Z podobnym problemem borykają się także Berlin, Londyn, Wenecja, Kopenhaga, Barcelona czy Vancouver w Kanadzie. Pierwsze z wymienionych miast m.in. zamroziło ceny mieszkań, wprowadzając zakaz podnoszenia przez pięć lat czynszów. Planuje też renacjonalizację prywatnych mieszkań. Jeszcze dalej poszło Vancouver, które na właścicieli nieużywanych lokali nakłada podatki. Jak pisały jakiś czas temu media, zyskało w ten sposób 38 mln dolarów, a większość z tej kwoty przeznaczyło na budowę tanich mieszkań.

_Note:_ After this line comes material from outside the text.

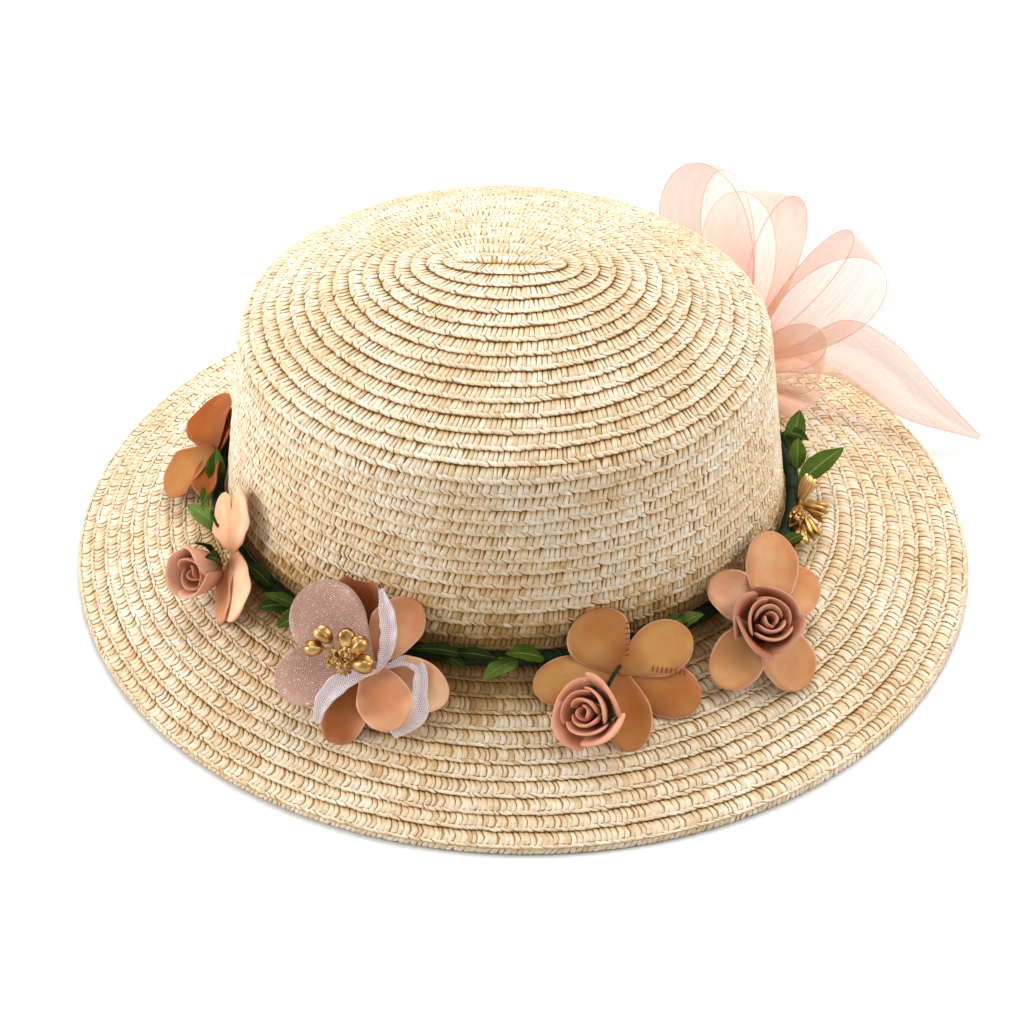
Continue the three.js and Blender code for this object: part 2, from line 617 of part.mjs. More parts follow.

Zjawisko widoczne w metropoliach europejskich w coraz większym stopniu dotyka też polskie miasta. – To problem nie tylko dużych miast, ale też tzw. wakacyjnych kurortów – Sopotu czy Zakopanego. Dla nich coraz większym wyzwaniem jest utrzymanie się, bo tracą mieszkańców i to nie tylko w centrum aglomeracji – mówi Mirosław Barszcz, prezes PFR Nieruchomości. Jak dodaje, powodem są wysokie ceny mieszkań. W Sopocie przekraczają nawet 20 tys. zł za mkw.– Z drugiej strony taka cena sprawia, że obecni właściciele decydują się sprzedać mieszkanie, by za mniej kupić większe, np. w sąsiedniej Gdyni. Wszystko to sprawia, że w Sopocie czy Zakopanem ostają się tylko tzw. letnicy. Ci jednak nie dostarczają wpływów do lokalnego budżetu – dodaje nasz rozmówca.

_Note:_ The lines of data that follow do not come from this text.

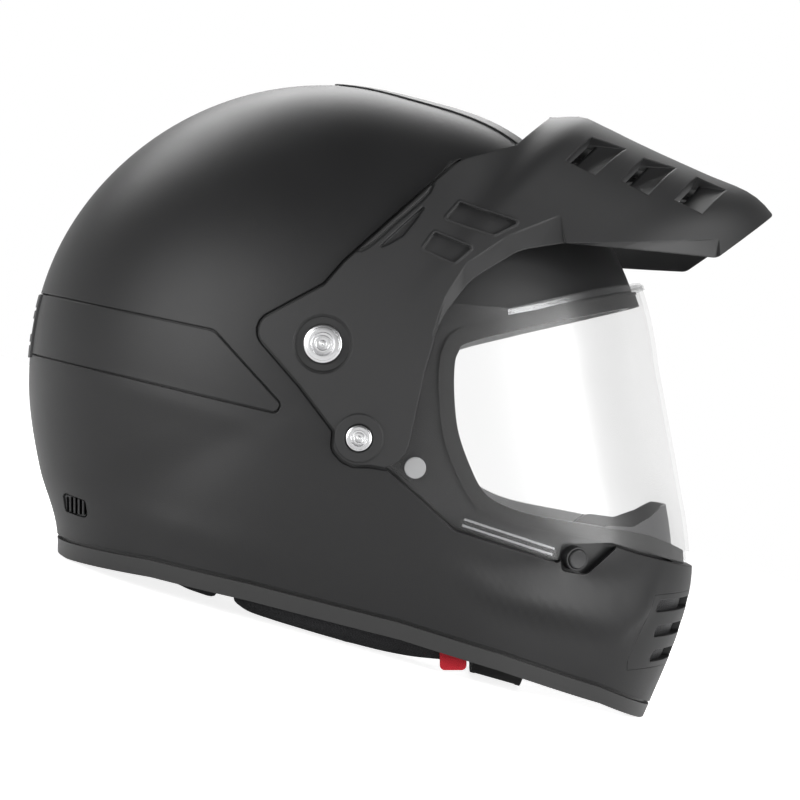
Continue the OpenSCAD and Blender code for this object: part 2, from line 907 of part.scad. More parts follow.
module peak_screws_upper() {
    color("#c9cacb")
        both_sides()
            peak_screw(UPPER_SCREW, upper_seat_y, upper_head_r, upper_head_t);
}

module peak_screws_lower() {
    color("#c9cacb")
        both_sides()
            peak_screw(LOWER_SCREW, lower_seat_y, lower_head_r, lower_head_t);
}

module peak_inserts() {
    color("#b8964a")
        both_sides()
            for (at = [UPPER_SCREW, LOWER_SCREW]) {
                top_y = shell_y(at[0], at[1], 0) - insert_sink;
                along_y(at, screw_in_y)
                    difference() {
                        cylinder(r = insert_r, h = top_y - screw_in_y, $fn = 48);
                        translate([0, 0, -PAST])
                            cylinder(r = shank_r + thread_gap, h = BORE, $fn = 32);
                    }
            }
}

module shield_layer(out, in) {
    difference() {
        lobe(rim(SHIELD_OUTLINE, out, COLS), shield_half_w + out);
        lobe(rim(SHIELD_OUTLINE, -in, COLS), shield_half_w - in);
    }
}

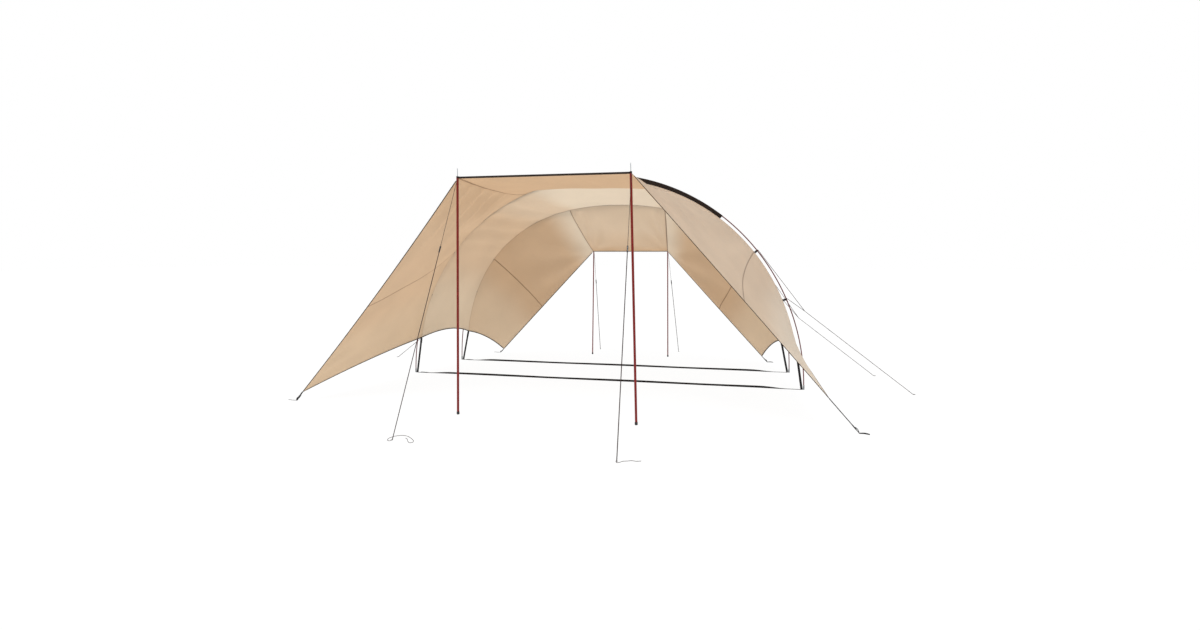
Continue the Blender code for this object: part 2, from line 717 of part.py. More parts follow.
def smooth_track(route, spacing):
    """Points at an even spacing on a smooth curve through the route's own points."""
    fine = []
    for i in range(len(route) - 1):
        before = route[max(i - 1, 0)]
        after = route[min(i + 2, len(route) - 1)]
        start, end = route[i], route[i + 1]
        fine += geometry.interpolate_bezier(start, start + (end - before) / 6.0,
                                            end - (after - start) / 6.0, end, 24)[:-1]
    fine.append(route[-1])
    reached = [0.0]
    for before, after in zip(fine, fine[1:]):
        reached.append(reached[-1] + (after - before).length)
    count = round(reached[-1] / spacing)
    points = []
    at = 0
    for i in range(count + 1):
        wanted = reached[-1] * i / count
        while at < len(fine) - 2 and reached[at + 1] < wanted:
            at += 1
        share = (wanted - reached[at]) / (reached[at + 1] - reached[at])
        points.append(blend(fine[at], fine[at + 1], share))
    return points


def build_guy_tails(exits):
    for word, route in TAIL_ROUTE.items():
        before, end = exits[word]
        away = (end - before).normalized()
        ground = [Vector((x, FRONT_Y + y, CORD_RADIUS)) for x, y in route]
        for reach in (0.012, GAP):
            ground.insert(0, Vector((end.x + away.x * reach, end.y + away.y * reach, CORD_RADIUS)))
        tube(f"front_guy_tail_{word}", smooth_track(ground, TAIL_SPACING), CORD_RADIUS, "guy_cord")


build_canopy()
build_poles()
build_arches()
build_sleeves()
build_clips()
build_bindings()
build_ground_straps()
build_uplift_straps()
build_corner_straps()
front_exits = build_end_guys()
build_side_guys()
build_guy_tails(front_exits)
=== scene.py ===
import math

import bmesh
import bpy
from mathutils import Matrix, Vector, geometry, noise


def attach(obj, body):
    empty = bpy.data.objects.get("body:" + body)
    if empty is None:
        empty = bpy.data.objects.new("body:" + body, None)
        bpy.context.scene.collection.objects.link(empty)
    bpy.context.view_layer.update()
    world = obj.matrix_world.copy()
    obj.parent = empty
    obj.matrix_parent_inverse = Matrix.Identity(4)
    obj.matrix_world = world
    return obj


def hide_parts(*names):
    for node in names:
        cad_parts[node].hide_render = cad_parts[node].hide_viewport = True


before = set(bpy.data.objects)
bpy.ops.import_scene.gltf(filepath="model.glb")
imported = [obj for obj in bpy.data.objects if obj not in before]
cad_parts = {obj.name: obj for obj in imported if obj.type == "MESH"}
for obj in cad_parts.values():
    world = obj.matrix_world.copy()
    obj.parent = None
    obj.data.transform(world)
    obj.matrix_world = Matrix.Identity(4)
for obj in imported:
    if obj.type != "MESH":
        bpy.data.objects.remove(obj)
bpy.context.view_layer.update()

bpy.ops.object.select_all(action="DESELECT")
sides = (("Left", -1.0), ("Right", 1.0))

# camera: eye height of somebody standing, a little right of the middle
cameraSettings = {"place": (1.9393, -7.581, 1.5144), "turn": (84.82, 0.0, 13.66), "lens": 20.4, "sensor": 36.0}
cameraData = bpy.data.cameras.new("studioCamera")
cameraData.lens = cameraSettings["lens"]
cameraData.sensor_width = cameraSettings["sensor"]
studioCamera = bpy.data.objects.new("studioCamera", cameraData)
studioCamera.location = cameraSettings["place"]
studioCamera.rotation_euler = [math.radians(angle) for angle in cameraSettings["turn"]]
bpy.context.scene.collection.objects.link(studioCamera)
bpy.context.scene.camera = studioCamera
bpy.context.scene.view_settings.view_transform = "Standard"
print("camera set")


# small helpers for materials
def linearColour(hexText):
    channels = [int(hexText[i:i + 2], 16) / 255.0 for i in (1, 3, 5)]
    return tuple(c / 12.92 if c <= 0.04045 else ((c + 0.055) / 1.055) ** 2.4 for c in channels) + (1.0,)


def addNode(tree, kind, settings=None, inputs=None):
    node = tree.nodes.new(kind)
    for key, value in (settings or {}).items():
        setattr(node, key, value)
    for key, value in (inputs or {}).items():
        if isinstance(value, bpy.types.NodeSocket):
            tree.links.new(value, node.inputs[key])
        else:
            node.inputs[key].default_value = value
    return node


def newMaterial(name, colour, roughness, **sockets):
    material = bpy.data.materials.new(name)
    material.use_nodes = True
    shader = material.node_tree.nodes["Principled BSDF"]
    shader.inputs["Base Color"].default_value = linearColour(colour)
    shader.inputs["Roughness"].default_value = roughness
    for key, value in sockets.items():
        shader.inputs[key.replace("_", " ")].default_value = value
    material.diffuse_color = linearColour(colour)
    return material, material.node_tree, shader


# woven polyester canopy cloth: matt and sandy, it lets warm daylight through; painted light and shade: its colour is
# painted paler on the bay crown and the lower outer flaps, darker on the visor and rear flaps; a seam is three layers
# thick and lets less light through
clothLook = {"deepColour": "#B4A48E", "paleColour": "#CED9DA", "seamColour": "#86694A",
             "deepGlow": "#E7CDB1", "paleGlow": "#FCF1E1", "seamGlow": "#7A5233",
             "translucent": 0.65, "threadSpacing": 0.004}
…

Dlatego samorządy bacznie przyglądają się sytuacji w tych miastach europejskich, które znalazły sposób na zastopowanie trendu związanego z wykupem mieszkań w celach inwestycyjnych. Na tym się jednak kończy. Przeciwdziałać temu bowiem nie bardzo mogą. – Komercyjny rynek mieszkaniowy, zarówno pierwotny, jak i wtórny, jest rynkiem wolnym, regulowanym przez instrumenty podaży i popytu, do którego swobodny dostęp mają wszystkie zainteresowane podmioty, zgodnie z obowiązującym prawem. Dotyczy to zarówno nabywców, jak i oferentów – przypomina Monika Głazik z biura prasowego kancelarii prezydenta miasta Lublin. – Nie dysponujemy instrumentami do regulacji rynku komercyjnych nieruchomości mieszkaniowych. To wykracza poza obszar naszych działań i kompetencji – dodaje. Podobne stanowisko prezentuje Urząd Miasta w Łodzi. – Ingerowanie w prawo własności jest niezgodne z przepisami – mówi Marcin Masłowski, rzecznik prasowy prezydenta Łodzi. Zwraca na to uwagę także wiceprezydent Sopotu Marcin Skwierawski. Choć z drugiej strony przyznaje, że rozwiązania podobne do tego, które chce wprowadzić Holandia czy do tych z Austrii, gdzie stosuje się dwie stawki przy sprzedaży lokalu (niższą dla osób kupujących na cele mieszkaniowe i wyższą dla nabywających je inwestycyjnie), są potrzebne w Polsce. – Ich wprowadzenie byłoby korzystne dla wielu miast, zwłaszcza tych turystycznych – mówi.